After the sixth Administrative Review (AR) it has been further enhanced to 2.51 per cent, from 1.69 per cent. Announcing the results of the sixth AR, the US Department of Commerce (DoC) reduced the duty for Falcon Marine Exports, the mandatory respondent for the review, to zero. The revised duty is applicable from February 2011 to January 2012. This decision of DoC will be effective from 2013, when the seventh administrative review completes.
Whereas the number of Indian companies exporting to the US in the year 2005 stood at 270, the number stands at 68, today.
4. CVD Petition Filed against Seven Countries including India
The ‘Coalition of Gulf Shrimp Industries’ of the U.S. has filed a petition before the International Trade Administration, the United States Department of Commerce (DoC) and the United States International Trade Commission (ITC), demanding the imposition of countervailing duties on certain frozen warm water shrimps from China, Ecuador, India, Indonesia, Malaysia, Thailand and Vietnam. The petition makes several allegations regarding the countervailable subsidies provided in India with regard to the manufacture, production and export of certain frozen warm water shrimp.
The petition identifies certain subsidy programmes as countervailable to the shrimp industry in India. The petition alleges that the Government of India is aggressively promoting its shrimp industry through the provision of generous government subsidies. It calls for the initiation of an investigation into the countervailable subsidies provided to the Indian shrimp industry, and to impose duties through a countervailing duty order in an amount that would offset the benefit conferred by these subsidies. The petition also asks the US Department of Commerce to include subsidies to producers of raw shrimp in India, in its investigation.
5. Withdrawal of SHIS for Marine Industry
The Director General of Foreign Trade (DGFT), on 5th June 2012, published the Annual Supplement of the Foreign Trade Policy (FTP), in which the Status Holder Incentive Scheme was expanded to cover more export product groups including marine products.
However, the words ‘Marine Products’ was neither mentioned in Chapter 3 of FTP, nor in the Handbook.
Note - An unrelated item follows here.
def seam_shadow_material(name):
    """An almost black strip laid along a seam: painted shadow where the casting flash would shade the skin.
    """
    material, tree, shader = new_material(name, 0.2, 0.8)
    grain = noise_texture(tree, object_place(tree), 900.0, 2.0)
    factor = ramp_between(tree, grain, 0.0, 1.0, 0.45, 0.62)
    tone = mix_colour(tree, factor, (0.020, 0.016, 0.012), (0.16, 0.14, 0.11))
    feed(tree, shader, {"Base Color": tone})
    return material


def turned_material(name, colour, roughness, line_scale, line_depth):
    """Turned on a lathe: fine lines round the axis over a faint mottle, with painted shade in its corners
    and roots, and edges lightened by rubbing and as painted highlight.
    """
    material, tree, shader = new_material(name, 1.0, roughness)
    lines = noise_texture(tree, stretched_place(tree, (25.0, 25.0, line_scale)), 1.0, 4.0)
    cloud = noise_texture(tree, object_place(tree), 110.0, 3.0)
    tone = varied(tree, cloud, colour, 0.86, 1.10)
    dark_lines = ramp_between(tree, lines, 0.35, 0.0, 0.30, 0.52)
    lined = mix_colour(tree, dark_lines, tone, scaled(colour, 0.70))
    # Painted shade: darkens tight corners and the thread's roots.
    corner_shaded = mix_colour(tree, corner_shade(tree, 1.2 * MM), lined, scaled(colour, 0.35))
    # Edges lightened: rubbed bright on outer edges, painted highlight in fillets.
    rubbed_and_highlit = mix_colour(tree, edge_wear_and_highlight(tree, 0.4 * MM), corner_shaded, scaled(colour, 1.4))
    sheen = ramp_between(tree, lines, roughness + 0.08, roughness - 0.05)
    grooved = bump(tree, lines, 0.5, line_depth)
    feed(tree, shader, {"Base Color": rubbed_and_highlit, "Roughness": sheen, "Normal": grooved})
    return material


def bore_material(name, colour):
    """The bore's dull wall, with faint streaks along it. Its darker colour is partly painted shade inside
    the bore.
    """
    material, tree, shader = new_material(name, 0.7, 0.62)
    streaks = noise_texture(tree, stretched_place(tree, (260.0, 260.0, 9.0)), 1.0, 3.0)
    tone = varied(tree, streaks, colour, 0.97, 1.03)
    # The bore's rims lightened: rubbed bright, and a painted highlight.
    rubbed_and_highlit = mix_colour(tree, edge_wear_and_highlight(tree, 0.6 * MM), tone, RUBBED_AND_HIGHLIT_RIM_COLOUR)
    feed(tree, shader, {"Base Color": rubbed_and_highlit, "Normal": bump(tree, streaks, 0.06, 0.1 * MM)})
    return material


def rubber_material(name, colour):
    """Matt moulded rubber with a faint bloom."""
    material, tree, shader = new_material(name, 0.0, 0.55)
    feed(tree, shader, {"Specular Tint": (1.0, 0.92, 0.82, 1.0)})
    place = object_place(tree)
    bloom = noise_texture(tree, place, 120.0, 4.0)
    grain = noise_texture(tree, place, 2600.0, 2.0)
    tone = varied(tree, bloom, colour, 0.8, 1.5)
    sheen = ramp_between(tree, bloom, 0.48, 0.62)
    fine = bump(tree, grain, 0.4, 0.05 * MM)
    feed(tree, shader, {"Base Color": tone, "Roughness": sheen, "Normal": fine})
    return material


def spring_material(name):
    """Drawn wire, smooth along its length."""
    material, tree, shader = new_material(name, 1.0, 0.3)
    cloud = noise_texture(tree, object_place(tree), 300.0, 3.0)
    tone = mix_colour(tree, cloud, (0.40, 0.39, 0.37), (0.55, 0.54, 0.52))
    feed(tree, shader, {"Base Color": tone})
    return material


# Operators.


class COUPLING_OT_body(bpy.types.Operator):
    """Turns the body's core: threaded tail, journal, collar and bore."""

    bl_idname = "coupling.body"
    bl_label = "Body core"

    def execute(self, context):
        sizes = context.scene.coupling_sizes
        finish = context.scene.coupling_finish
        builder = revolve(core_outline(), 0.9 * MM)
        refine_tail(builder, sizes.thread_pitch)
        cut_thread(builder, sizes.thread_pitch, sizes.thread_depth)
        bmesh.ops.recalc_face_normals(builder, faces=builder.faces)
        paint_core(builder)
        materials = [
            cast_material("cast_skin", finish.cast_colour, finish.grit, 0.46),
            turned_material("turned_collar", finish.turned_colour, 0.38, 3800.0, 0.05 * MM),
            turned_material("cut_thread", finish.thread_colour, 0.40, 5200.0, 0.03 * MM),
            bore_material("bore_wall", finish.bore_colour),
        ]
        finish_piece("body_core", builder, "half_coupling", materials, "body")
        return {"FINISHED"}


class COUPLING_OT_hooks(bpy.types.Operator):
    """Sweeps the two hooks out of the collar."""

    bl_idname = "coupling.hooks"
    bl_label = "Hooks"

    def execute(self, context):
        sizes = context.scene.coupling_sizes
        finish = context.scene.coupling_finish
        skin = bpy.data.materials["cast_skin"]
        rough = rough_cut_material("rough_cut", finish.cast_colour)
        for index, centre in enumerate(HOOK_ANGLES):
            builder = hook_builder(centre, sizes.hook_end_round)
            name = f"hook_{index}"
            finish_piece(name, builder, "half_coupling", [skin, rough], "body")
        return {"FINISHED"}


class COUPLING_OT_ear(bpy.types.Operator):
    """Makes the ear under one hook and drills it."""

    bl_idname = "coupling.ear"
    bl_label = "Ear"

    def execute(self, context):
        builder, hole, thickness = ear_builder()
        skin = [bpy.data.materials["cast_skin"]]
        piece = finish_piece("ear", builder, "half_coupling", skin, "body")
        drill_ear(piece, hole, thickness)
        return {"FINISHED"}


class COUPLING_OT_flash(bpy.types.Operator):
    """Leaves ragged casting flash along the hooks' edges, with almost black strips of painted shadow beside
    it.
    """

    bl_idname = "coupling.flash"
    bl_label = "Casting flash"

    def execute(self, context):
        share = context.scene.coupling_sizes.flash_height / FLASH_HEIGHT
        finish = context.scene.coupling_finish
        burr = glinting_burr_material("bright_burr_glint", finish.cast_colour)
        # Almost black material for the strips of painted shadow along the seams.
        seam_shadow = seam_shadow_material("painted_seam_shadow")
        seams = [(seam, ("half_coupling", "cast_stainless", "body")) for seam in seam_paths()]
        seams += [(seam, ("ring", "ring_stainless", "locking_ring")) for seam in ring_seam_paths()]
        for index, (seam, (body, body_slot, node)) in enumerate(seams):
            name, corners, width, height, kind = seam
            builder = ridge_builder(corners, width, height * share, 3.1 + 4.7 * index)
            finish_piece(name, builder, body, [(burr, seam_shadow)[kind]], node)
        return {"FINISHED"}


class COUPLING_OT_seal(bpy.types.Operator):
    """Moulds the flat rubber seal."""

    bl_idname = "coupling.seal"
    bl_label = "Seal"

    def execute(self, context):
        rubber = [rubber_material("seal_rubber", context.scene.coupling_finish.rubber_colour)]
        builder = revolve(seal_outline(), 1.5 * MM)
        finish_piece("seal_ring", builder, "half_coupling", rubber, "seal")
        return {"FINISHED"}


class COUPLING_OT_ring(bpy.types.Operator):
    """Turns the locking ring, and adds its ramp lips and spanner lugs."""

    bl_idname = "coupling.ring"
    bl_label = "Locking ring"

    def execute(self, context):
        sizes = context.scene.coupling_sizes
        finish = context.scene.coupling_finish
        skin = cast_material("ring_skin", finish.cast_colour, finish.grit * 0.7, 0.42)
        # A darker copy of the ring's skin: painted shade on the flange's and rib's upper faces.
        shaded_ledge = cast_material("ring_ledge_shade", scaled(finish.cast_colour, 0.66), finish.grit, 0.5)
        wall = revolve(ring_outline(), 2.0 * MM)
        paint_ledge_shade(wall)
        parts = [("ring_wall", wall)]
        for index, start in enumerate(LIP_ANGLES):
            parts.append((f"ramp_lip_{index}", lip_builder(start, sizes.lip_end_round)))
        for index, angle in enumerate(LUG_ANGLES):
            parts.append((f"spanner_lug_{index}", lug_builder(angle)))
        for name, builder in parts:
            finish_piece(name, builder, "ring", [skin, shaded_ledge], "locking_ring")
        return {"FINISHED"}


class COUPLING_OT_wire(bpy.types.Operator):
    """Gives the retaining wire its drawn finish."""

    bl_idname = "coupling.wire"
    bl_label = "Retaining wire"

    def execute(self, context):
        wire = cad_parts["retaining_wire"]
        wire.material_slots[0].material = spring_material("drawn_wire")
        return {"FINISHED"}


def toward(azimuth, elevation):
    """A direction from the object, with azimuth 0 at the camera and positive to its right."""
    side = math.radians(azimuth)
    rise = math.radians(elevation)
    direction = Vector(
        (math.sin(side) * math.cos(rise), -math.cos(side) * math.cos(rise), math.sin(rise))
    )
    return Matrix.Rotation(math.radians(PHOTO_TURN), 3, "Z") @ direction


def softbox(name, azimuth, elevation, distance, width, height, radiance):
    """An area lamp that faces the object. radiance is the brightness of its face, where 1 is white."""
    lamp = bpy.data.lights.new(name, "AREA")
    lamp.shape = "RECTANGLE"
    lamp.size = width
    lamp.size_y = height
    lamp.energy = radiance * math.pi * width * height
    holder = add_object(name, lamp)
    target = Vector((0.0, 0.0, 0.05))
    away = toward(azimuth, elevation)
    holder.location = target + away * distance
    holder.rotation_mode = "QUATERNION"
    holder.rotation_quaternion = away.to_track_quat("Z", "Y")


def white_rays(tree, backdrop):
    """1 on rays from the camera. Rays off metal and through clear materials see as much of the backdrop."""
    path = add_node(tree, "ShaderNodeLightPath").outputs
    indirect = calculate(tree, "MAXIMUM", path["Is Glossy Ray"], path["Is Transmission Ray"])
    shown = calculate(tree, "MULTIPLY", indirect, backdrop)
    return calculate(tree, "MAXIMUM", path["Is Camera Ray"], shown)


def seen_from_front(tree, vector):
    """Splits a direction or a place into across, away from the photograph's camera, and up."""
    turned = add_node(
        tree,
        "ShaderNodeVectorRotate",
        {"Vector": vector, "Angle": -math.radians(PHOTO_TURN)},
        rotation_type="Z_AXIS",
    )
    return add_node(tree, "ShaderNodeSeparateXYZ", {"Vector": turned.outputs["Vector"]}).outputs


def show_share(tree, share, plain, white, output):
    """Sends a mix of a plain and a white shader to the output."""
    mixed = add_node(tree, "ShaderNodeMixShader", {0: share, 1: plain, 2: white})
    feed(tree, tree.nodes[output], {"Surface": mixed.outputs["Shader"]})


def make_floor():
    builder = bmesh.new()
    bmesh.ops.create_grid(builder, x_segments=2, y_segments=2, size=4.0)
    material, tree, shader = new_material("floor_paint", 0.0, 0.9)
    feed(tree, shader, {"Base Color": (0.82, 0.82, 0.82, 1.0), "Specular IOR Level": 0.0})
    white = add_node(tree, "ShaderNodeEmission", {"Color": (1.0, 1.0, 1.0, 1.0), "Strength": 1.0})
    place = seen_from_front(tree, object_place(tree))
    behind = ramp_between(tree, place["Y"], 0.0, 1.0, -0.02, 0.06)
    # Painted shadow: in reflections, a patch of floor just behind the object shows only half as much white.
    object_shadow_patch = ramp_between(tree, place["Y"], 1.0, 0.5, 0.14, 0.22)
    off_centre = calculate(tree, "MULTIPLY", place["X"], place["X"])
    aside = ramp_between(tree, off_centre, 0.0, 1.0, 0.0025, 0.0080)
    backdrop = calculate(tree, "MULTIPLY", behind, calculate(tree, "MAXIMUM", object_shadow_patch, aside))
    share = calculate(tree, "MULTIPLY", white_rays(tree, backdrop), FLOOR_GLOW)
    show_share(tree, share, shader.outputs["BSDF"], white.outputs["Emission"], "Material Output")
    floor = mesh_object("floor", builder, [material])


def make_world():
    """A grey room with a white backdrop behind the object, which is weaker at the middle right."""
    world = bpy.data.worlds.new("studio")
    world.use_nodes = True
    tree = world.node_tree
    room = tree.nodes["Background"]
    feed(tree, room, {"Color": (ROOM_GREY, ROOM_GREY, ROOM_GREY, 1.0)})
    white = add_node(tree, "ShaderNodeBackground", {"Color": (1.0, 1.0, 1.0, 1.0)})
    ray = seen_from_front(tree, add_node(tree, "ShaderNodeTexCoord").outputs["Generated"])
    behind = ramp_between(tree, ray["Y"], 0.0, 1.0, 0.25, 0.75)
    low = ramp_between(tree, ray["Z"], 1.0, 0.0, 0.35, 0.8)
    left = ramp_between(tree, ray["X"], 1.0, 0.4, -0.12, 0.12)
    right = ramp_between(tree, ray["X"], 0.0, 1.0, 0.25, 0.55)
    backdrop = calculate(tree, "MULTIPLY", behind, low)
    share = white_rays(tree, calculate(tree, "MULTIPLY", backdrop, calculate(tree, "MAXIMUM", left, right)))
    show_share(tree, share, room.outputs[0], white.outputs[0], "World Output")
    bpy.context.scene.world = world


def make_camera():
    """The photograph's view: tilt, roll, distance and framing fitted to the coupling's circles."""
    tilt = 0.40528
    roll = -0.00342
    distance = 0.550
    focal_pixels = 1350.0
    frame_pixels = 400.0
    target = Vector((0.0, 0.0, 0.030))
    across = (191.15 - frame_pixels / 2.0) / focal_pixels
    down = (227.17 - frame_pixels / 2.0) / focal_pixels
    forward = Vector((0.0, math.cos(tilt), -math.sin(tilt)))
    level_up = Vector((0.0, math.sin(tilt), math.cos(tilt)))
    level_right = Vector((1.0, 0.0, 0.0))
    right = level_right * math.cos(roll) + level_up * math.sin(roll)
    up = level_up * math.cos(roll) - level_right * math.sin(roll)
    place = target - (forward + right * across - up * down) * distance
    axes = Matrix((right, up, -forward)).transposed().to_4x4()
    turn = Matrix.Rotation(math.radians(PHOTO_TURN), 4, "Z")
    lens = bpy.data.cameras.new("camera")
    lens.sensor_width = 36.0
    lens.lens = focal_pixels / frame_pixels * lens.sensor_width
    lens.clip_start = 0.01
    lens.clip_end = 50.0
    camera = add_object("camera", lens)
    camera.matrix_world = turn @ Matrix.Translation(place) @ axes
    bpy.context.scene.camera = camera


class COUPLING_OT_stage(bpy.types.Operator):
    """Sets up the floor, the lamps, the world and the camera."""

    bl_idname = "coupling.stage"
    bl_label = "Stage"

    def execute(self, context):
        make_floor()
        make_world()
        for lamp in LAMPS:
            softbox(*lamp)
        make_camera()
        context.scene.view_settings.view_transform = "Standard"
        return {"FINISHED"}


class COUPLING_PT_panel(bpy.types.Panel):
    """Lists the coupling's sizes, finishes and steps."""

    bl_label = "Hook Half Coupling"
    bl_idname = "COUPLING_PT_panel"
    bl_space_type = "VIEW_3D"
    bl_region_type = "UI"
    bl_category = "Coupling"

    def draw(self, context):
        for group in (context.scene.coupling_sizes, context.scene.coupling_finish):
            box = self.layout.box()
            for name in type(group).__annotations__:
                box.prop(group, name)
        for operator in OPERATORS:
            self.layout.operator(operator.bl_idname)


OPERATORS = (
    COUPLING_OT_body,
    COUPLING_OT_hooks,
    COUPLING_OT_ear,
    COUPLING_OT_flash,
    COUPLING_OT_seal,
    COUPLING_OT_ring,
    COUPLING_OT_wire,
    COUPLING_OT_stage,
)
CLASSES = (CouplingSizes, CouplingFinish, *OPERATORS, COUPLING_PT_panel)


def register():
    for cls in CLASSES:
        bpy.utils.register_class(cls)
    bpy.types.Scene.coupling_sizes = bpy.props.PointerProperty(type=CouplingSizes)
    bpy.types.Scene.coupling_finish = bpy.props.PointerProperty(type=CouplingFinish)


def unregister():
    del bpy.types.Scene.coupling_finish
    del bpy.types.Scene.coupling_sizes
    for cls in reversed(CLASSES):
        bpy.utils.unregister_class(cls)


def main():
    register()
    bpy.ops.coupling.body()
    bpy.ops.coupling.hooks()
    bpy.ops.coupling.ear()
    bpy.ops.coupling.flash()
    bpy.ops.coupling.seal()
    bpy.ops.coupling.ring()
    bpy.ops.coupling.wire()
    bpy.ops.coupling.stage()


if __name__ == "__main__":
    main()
Because of this anomaly, exporters couldn’t avail of SHIS benefits.
Surprisingly, on 28th December 2012, marine products were withdrawn from the scope of SHIS.
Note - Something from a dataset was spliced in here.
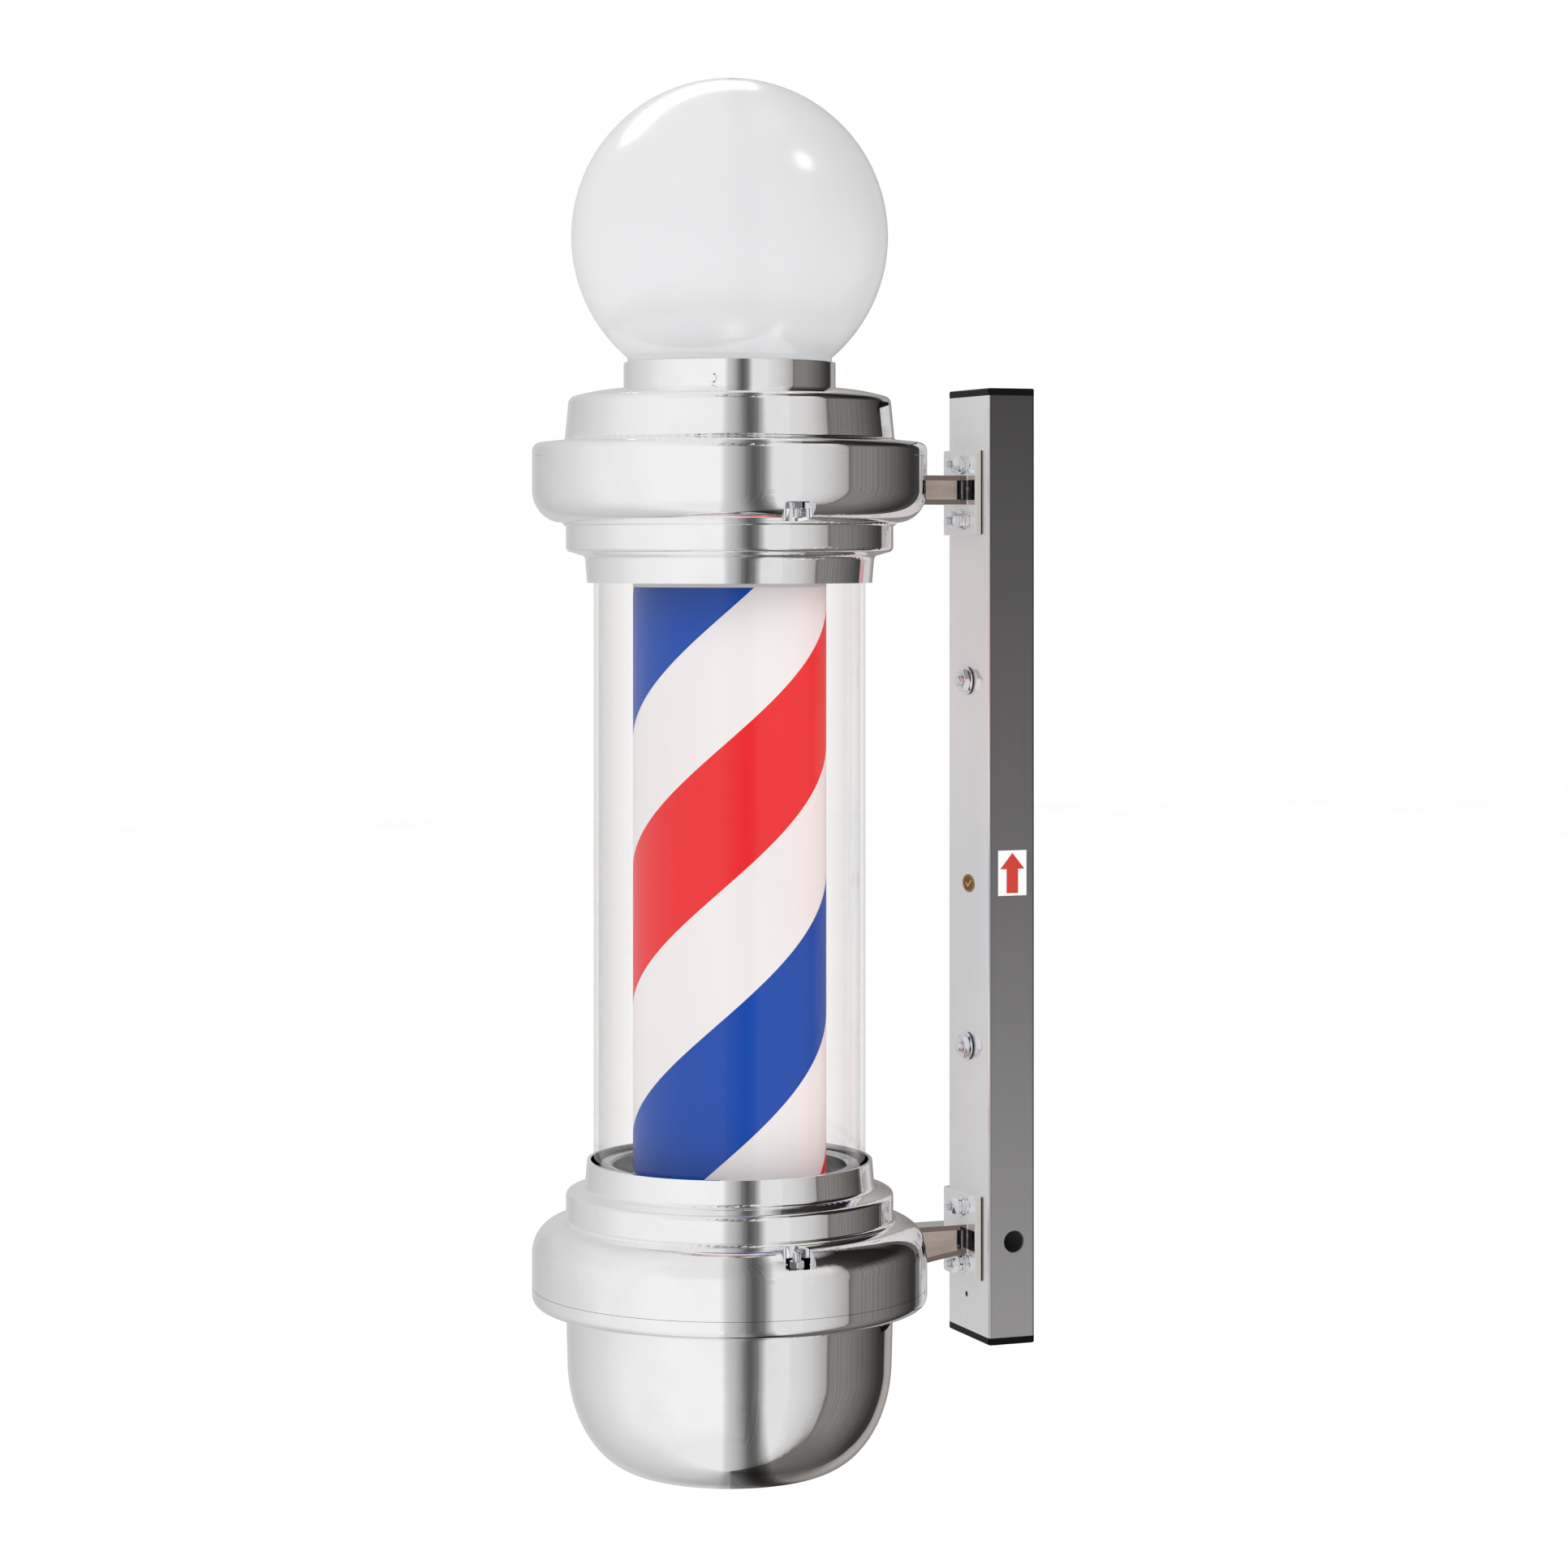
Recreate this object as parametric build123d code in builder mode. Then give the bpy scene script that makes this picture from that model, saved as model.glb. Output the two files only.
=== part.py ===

Our efforts to tide over the present crisis require the government’s support and assistance. Seafood exports have always figured on the ‘growth sectors’ side of the country’s economy, but periodic policy formulations haven’t done enough to improve upon the growth of this industry. As exporters, we have always felt that policy changes are effected without taking into account important factors like the comparative situation in our competitors’ economies.
The sector is already placed at a huge disadvantage as diesel is not being considered as an input for calculations in the erstwhile DEPB scheme and also in the Drawback scheme. Regardless of the serious obstacles faced by this sector, both due to external and internal factors, the supports of DEPB of 8% has been reduced to 3.5% drawback, and worse still, VKGUY of 5% has been reduced to 3%.
With the international markets, particularly the USA and EEC, being very weak and risky due to economic crisis, the sector is greatly concerned about its immediate and future prospects, which is compounded by the massive reduction in the support package for this sector. Unless the support packages are restored, both in terms of increase in VKGUY and Drawback rates, the sector and its employment force of almost 3 million people will face severe hardships in the days to come.